SHORT EXERCISE:
In the entries below, count every line with the string "finishes". State the count and nothing else.

#####

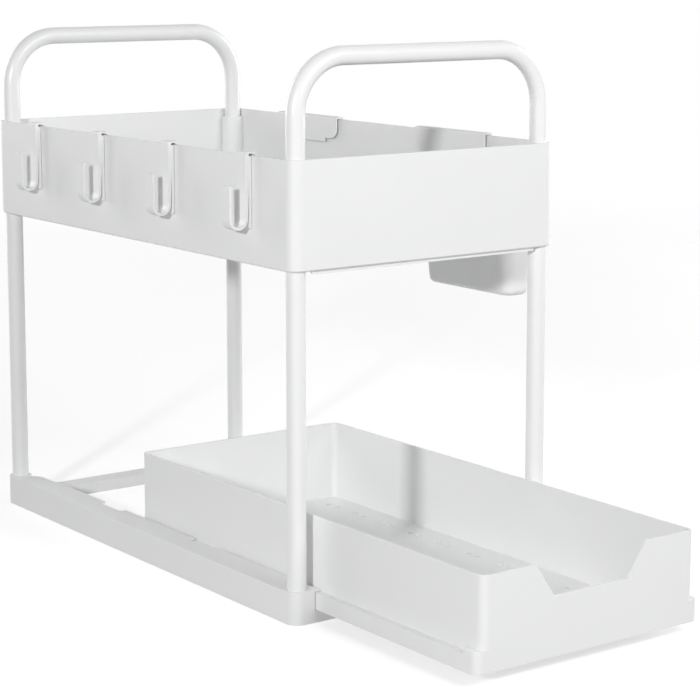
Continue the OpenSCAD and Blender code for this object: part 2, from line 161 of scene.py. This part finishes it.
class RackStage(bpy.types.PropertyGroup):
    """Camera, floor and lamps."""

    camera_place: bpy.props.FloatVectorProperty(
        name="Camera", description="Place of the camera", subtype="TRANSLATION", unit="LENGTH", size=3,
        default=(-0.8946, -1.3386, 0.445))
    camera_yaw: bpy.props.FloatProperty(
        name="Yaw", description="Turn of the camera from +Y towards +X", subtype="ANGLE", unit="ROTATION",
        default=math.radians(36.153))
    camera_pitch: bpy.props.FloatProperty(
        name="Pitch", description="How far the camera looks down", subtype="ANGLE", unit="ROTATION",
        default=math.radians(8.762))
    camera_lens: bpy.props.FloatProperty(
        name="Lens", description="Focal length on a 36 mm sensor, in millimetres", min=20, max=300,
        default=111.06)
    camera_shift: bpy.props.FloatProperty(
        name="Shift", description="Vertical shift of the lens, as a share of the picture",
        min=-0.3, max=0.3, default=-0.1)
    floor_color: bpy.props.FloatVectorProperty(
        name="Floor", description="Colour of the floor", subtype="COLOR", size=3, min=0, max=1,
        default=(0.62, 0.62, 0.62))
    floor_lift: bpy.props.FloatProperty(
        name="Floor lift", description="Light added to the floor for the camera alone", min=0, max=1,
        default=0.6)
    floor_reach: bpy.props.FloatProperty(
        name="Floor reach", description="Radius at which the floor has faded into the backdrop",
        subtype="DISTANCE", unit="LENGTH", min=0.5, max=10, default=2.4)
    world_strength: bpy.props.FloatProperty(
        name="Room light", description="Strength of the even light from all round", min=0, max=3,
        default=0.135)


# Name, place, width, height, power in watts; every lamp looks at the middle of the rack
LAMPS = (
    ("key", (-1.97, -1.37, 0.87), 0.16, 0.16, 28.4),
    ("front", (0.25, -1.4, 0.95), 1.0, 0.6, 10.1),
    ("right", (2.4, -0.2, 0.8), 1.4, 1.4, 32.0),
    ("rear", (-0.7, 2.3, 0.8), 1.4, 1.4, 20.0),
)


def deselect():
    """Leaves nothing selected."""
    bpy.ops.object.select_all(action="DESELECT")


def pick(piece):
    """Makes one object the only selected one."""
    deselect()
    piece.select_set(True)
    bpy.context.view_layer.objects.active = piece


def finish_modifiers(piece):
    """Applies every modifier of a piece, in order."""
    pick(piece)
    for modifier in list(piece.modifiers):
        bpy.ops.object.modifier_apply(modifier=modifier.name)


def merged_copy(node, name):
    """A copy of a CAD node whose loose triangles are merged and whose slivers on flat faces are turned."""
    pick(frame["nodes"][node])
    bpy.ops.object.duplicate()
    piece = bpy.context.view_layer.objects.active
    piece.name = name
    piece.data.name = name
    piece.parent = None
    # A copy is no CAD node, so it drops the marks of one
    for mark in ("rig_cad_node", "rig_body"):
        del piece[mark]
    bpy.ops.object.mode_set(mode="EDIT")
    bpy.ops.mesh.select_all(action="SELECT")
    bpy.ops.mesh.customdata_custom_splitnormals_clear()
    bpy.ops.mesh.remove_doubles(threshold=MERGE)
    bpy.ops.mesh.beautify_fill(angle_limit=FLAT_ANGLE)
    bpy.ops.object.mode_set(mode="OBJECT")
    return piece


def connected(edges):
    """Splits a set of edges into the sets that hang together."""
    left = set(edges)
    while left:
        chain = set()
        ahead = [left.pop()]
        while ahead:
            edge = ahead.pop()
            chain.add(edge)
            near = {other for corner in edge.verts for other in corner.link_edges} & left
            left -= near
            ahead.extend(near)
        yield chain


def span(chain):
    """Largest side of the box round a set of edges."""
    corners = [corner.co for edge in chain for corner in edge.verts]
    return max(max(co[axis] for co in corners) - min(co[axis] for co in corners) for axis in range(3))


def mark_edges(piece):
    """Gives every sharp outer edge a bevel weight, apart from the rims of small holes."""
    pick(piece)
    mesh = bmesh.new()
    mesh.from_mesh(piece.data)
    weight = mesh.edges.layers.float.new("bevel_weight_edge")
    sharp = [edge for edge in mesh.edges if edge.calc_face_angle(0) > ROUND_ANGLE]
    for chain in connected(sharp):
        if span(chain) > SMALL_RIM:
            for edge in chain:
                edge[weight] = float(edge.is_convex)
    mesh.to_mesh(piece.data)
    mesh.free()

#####

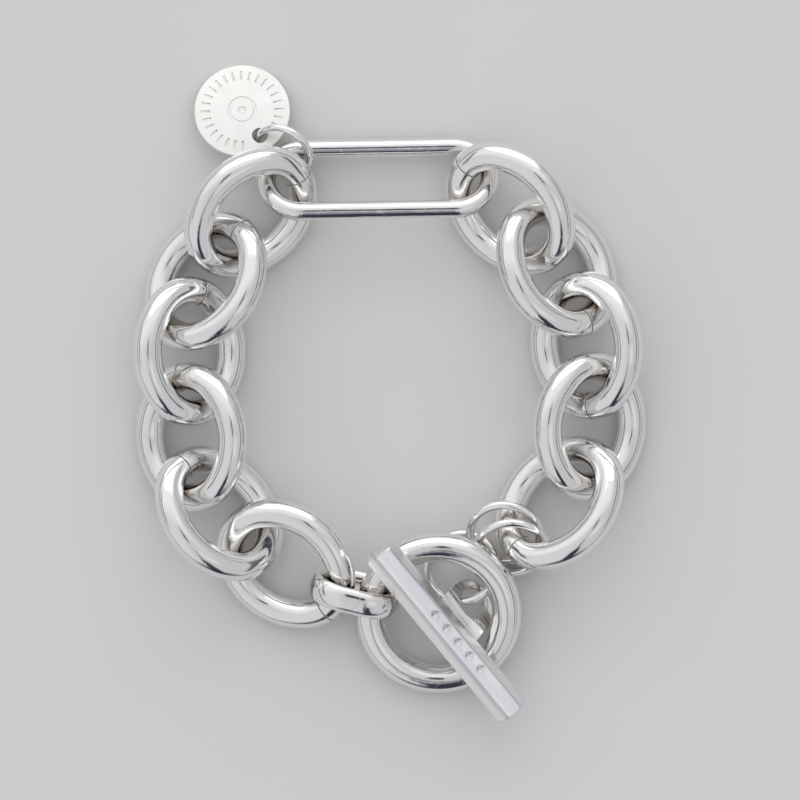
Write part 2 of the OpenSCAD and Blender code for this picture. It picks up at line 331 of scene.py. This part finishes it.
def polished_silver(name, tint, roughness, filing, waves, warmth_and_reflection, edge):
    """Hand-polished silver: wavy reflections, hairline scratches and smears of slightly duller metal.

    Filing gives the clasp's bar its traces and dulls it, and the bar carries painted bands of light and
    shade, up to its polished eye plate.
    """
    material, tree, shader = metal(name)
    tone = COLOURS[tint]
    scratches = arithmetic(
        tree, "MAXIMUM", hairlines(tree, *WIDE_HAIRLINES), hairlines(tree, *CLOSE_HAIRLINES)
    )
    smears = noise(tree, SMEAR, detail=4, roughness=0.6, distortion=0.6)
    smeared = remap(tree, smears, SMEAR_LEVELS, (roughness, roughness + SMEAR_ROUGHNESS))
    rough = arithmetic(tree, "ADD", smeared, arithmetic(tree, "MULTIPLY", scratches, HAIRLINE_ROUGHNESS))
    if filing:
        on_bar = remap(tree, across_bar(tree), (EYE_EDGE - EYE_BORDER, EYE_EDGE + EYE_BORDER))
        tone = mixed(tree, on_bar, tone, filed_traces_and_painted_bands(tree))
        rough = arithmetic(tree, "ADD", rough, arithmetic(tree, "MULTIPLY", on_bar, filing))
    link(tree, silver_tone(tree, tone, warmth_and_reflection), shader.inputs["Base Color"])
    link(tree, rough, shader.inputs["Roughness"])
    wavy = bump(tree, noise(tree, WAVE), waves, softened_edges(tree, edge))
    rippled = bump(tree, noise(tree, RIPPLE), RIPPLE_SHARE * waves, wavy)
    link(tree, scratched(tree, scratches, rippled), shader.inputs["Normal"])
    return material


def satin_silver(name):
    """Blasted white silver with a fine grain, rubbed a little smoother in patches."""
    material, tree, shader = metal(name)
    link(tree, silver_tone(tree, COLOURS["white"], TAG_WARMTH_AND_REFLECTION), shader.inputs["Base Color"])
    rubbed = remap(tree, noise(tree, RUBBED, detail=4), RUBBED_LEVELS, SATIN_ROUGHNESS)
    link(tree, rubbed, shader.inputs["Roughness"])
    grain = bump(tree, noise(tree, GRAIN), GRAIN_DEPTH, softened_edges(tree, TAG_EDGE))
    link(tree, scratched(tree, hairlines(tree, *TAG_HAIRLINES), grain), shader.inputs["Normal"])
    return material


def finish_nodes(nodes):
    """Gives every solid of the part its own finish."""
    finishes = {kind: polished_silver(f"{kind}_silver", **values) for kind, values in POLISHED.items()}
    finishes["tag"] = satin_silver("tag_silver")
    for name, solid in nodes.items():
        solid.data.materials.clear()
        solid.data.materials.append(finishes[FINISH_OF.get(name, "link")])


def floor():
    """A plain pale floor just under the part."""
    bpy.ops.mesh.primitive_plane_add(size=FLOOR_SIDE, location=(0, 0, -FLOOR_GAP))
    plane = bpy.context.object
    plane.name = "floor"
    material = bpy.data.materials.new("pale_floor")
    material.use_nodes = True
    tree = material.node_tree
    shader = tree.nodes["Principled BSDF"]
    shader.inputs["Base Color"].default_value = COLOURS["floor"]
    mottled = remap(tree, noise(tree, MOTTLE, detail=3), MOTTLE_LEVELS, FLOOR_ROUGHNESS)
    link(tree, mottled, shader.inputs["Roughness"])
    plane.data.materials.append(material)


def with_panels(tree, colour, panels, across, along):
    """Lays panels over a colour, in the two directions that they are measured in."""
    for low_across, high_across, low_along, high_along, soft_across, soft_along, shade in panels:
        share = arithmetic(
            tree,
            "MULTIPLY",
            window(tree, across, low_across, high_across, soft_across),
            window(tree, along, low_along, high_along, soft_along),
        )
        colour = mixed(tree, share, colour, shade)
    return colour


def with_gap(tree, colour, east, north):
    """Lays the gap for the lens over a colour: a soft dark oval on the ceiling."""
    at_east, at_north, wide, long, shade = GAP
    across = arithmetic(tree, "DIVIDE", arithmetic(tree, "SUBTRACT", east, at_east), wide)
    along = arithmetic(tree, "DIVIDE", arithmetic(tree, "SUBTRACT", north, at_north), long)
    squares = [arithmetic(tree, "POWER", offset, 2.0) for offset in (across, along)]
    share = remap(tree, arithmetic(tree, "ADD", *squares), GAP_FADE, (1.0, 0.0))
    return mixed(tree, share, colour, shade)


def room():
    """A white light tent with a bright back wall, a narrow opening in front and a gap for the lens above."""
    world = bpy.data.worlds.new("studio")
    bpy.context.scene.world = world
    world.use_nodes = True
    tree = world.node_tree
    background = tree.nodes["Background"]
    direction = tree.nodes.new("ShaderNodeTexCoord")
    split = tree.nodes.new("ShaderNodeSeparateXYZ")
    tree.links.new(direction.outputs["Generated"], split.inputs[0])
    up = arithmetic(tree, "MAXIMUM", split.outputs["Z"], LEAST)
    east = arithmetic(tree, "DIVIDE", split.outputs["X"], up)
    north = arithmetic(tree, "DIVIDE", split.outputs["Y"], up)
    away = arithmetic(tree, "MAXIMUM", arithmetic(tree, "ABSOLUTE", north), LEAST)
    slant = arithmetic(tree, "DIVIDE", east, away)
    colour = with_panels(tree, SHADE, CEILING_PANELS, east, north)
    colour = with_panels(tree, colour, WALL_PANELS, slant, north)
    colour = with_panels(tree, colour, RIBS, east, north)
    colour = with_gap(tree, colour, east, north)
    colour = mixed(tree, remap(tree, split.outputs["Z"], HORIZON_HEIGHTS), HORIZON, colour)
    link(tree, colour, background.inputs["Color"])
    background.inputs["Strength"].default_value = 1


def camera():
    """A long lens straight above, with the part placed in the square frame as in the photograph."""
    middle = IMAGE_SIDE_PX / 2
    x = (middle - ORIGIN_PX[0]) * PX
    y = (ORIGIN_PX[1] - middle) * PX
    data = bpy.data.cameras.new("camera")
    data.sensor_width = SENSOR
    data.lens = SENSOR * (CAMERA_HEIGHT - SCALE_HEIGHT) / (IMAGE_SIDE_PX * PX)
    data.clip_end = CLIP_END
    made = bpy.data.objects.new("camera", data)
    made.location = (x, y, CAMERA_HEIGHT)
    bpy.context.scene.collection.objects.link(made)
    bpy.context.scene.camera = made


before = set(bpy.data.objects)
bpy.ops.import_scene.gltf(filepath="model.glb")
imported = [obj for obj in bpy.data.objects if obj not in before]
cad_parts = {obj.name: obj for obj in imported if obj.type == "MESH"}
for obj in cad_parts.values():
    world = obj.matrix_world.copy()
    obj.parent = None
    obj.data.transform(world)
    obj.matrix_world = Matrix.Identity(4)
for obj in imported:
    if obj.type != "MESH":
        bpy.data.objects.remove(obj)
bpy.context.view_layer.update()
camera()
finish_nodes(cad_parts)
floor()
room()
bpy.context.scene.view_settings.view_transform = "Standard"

#####

EXERCISE SOLUTION:
5